Lana and Brandon play the field...

Despite this, he was entitled to be treated with a modicum of human dignity. Only a bare handful of people treat him like a person – Lana, latterly Candace (Alicia Goranson), though only after she has blown the gaff in the first place, and a nurse. The way John and Tom turn on him is savage and incomprehensible to me. Their rape of Brandon has nothing to do with sexual desire. It is a horrific expression of dominance, putting Brandon in his place – that of a woman. Even more chilling is their mock solicitousness to him afterwards, asking him if he is alright, suggesting that they keep it amongst themselves. Almost as if the rape was just one of those regrettable incidents they had to go through, but hey let’s still be mates, eh? And the police are just as bad. When Brandon reports the rape we see him sitting battered in a chair, paunchy bearded male policemen surrounding him and leaning over him, asking intrusive questions, as though he were the one on trial. And then they phone John, asking him and Tom to report to the police station the next morning. Which gives them the opportunity to get rid of the only witness: Brandon. 

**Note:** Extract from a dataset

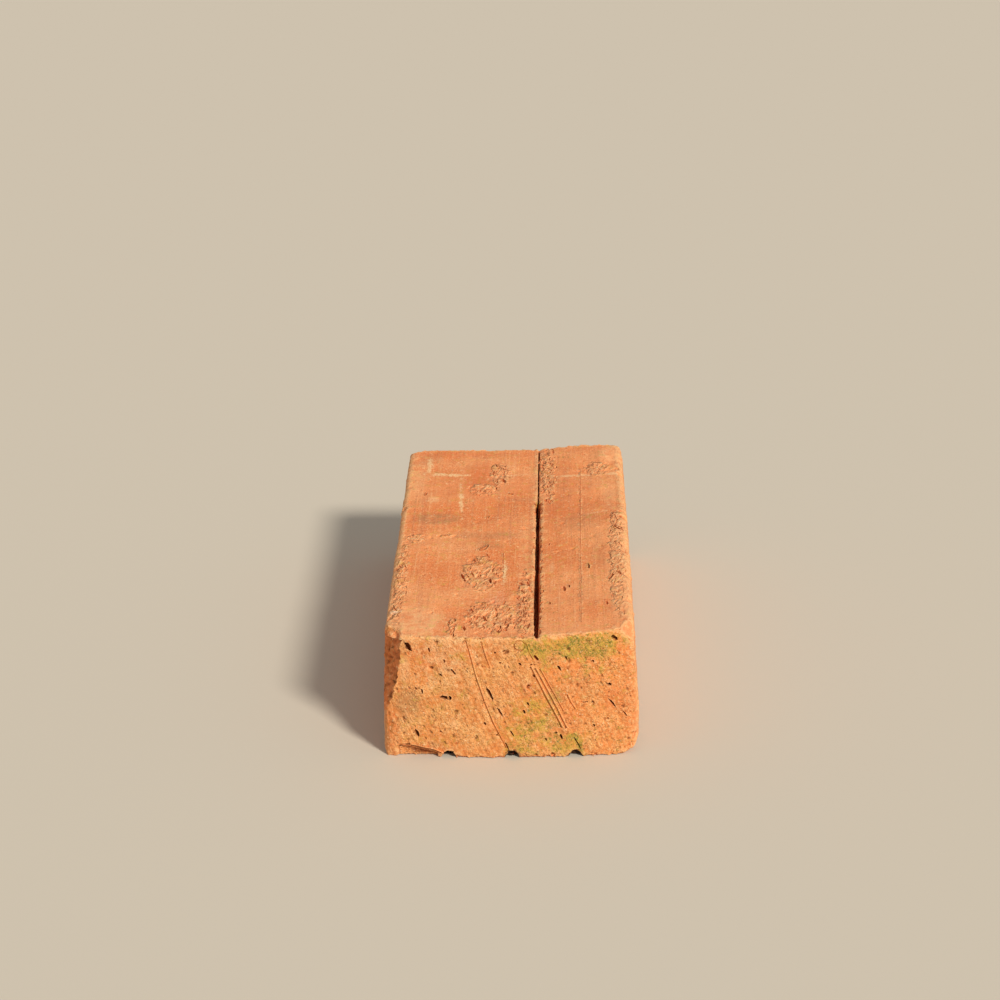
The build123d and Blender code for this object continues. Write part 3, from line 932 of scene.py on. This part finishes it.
# Single grains: pale sand, dark ironstone and red grog.
speck = within(grain_edge, 0.42, 0.22)
colour = cover(colour, paint(255, 214, 164), times(speck, within(grain_kind, 0.92, 0.95, 0.0, 0.55)))
ironstone = times(within(grain_kind, 0.05, 0.03), maths("ADD", times(cut_end, 0.5), 0.15))
colour = cover(colour, paint(120, 66, 36), times(speck, ironstone))
grog = within(maths("ABSOLUTE", maths("SUBTRACT", grain_kind, 0.5)), 0.03, 0.02, 0.0, 0.6)
colour = cover(colour, paint(214, 92, 48), times(speck, grog))


def smear(colour, tint, strength, middle, reach, turn=0.0):
    """Lays a soft-ended mark on the top bed. Middle and reach are in millimetres."""
    away = nodes.new("ShaderNodeVectorMath")
    away.operation = "LENGTH"
    feed(laid(1, (*reach, 20), (0, 0, radians(turn)), middle), away.inputs[0])
    wobble = times(maths("SUBTRACT", ragged, 0.5), 6.0)
    amount = within(maths("ADD", away.outputs["Value"], wobble), 1.3, 0.2, 0.0, strength)
    return cover(colour, tint, times(amount, within(fine, 0.36, 0.58, 0.3, 1.0)))


# Lime and cream mortar left scratches and smears on the top bed. Middle, reach, turn and strength.
CREAM = paint(250, 206, 148)
LIME = paint(240, 214, 178)
CREAM_MARKS = [
    ((-43.4, 91.0, 56), (1.3, 13.0), 1, 0.9),
    ((-34.6, 78.5, 56), (2.0, 11.0), -100, 1.0),
    ((-26.6, 46.0, 56), (1.0, 21.0), 2, 1.0),
    ((-4.4, -42.0, 56), (1.0, 15.0), 0, 1.0),
    ((27.0, 75.0, 57), (1.4, 9.0), 90, 0.7),
    ((45.0, 75.0, 58), (1.4, 4.0), 90, 0.8),
    ((-30.0, -113.5, 56), (1.4, 18.0), 90, 0.5),
    ((36.0, 24.0, 58), (1.2, 6.0), -70, 0.45),
    ((-2.0, 78.0, 56), (1.6, 6.0), -70, 0.4),
    ((16.4, -40.0, 57), (1.2, 9.0), 0, 0.35),
]
for middle, reach, turn, strength in CREAM_MARKS:
    colour = smear(colour, CREAM, strength, middle, reach, turn)
colour = smear(colour, LIME, 0.95, (-50.0, -87.0, 55), (3.2, 1.6))
colour = smear(colour, paint(236, 190, 168), 0.14, (-8.0, -72.0, 56), (5.0, 7.0))
body = nodes["Principled BSDF"]
feed(colour, body.inputs["Base Color"])

# It is dry to the touch, and a little closed where the die pressed it.
body.inputs["Specular IOR Level"].default_value = 0.3
feed(within(maths("ADD", cut_end, times(sand, 0.5)), 0.1, 1.2, 0.78, 0.95), body.inputs["Roughness"])
slid_height = maths("ADD", times(streaks, 0.14), times(hairlines, 0.12))
slid_height = maths("ADD", slid_height, times(sand, 0.2))
cut_height = maths("ADD", times(sand, 0.5), times(drag, 0.35))
cut_height = maths("ADD", cut_height, times(times(fine, patchy), 0.5))
cut_height = maths("SUBTRACT", cut_height, times(pits, 0.35))
relief = nodes.new("ShaderNodeMix")
feed(maths("MAXIMUM", cut_end, maths("MAXIMUM", times(worn, 0.8), times(torn, 0.7))), relief.inputs[0])
feed(slid_height, relief.inputs[2])
feed(cut_height, relief.inputs[3])
height = maths("ADD", relief.outputs[0], times(fine, 0.2))
height = maths("ADD", height, times(times(torn, scales), 0.9))
bump = nodes.new("ShaderNodeBump")
bump.inputs["Strength"].default_value = 1.0
bump.inputs["Distance"].default_value = MM
feed(height, bump.inputs["Height"])
feed(bump.outputs["Normal"], body.inputs["Normal"])

brick.data.materials.append(clay)
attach(brick, "root")
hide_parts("brick")

# The floor is plain and pale, and wide enough to fill the view.
bpy.ops.mesh.primitive_plane_add(size=12)
floor = bpy.context.object
floor.name = "floor"
pale = bpy.data.materials.new("pale_floor")
pale.use_nodes = True
pale.node_tree.nodes["Principled BSDF"].inputs["Base Color"].default_value = paint(210, 198, 178)
pale.node_tree.nodes["Principled BSDF"].inputs["Roughness"].default_value = 0.95
floor.data.materials.append(pale)

# One large soft lamp stands to the right, in front of the brick. The room fills the rest evenly, and it
# is a little cooler than the lamp.
TOWARDS_KEY = Vector((0.495, -0.63, 0.60))
bpy.ops.object.light_add(type="SUN", location=TOWARDS_KEY)
key = bpy.context.object
key.name = "key_lamp"
key.rotation_euler = TOWARDS_KEY.to_track_quat("Z", "Y").to_euler()
key.data.energy = 3.1
key.data.angle = radians(11)
key.data.color = (1.0, 0.97, 0.92)

world = bpy.data.worlds.new("room")
bpy.context.scene.world = world
world.use_nodes = True
world.node_tree.nodes["Background"].inputs["Color"].default_value = (0.96, 0.97, 1.0, 1)
world.node_tree.nodes["Background"].inputs["Strength"].default_value = 0.38
bpy.context.scene.view_settings.view_transform = "Standard"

Kudos to Kimberley Peirce for bringing the story (which she co-wrote) to the screen. It was a real labour of love for her, and I think the tale is told well (though there were complaints from those involved in the real life of Brandon). The films does not shy away from showing the bad aspects of Brandon, or indeed the good aspects of John and Co. The way the film is framed as well is very interesting. The time elapse shots of Nebraska at night will stay long in my memory. 

What have I learnt about Nebraska?
Do not take away the idea that Nebraskans are homophobic and intolerant. That is not a position supported by the movie. Brandon’s cousin in Lincoln (in Nebraska) says that they lynch gays in Falls City (in Nebraska). From that what we should take is that Lincoln is more tolerant than some places in Nebraska – or that Falls City is less tolerant than some places in Nebraska. Certainly their police force need some serious counselling on how to deal with rapes.

Nebraska seems flat. In both senses of the word. There isn’t much of a skyline out here, just roads and plains stretching straight on to the horizon (unless there is a silo or a pylon to interrupt them). Entertainment is very limited; even in Lincoln a trip to the roller rink is a big night out. Elsewhere kids have nothing much to do other than drinking (in bars or just sat around at home), smoking (fags, spliffs or bongs), huffing solvents or starting fires, and playing pool or ‘bumper skiing’. Careers don’t seem to come much better than weighing spinach on the night shift. 

Can we go there?
Brandon Teena moved from Lincoln to Falls City on a whim. Falls City was where he died. And I’m not sure the film makes a great case for going there, even on a whim. However, the film was not shot there; it wasn’t even shot in Nebraska. Filming took place in Texas (and now the use of the song The Bluest Eyes in Texas as the theme starts to make sense). The ‘Falls City’ seen on screen is really Greenville, Texas, about 45 miles north-east of Dallas.  

The clues are there. When Brandon goes to, as he thinks, pay the fine for speeding, he is seen walking up the steps to a building clearly labelled ‘Hunt County’. Greenville is in Hunt County, Texas; Falls City is in Richardson County, Nebraska. The scenes shot would certainly make one think it was filmed in a much more remote location however. It has a bleak emptiness to it. The McKinney Grain Company and its grain elevator was featured (it was where Lana worked weighing spinach). Brandon pulls his first girl at the Broadway Skatepark in Mesquite.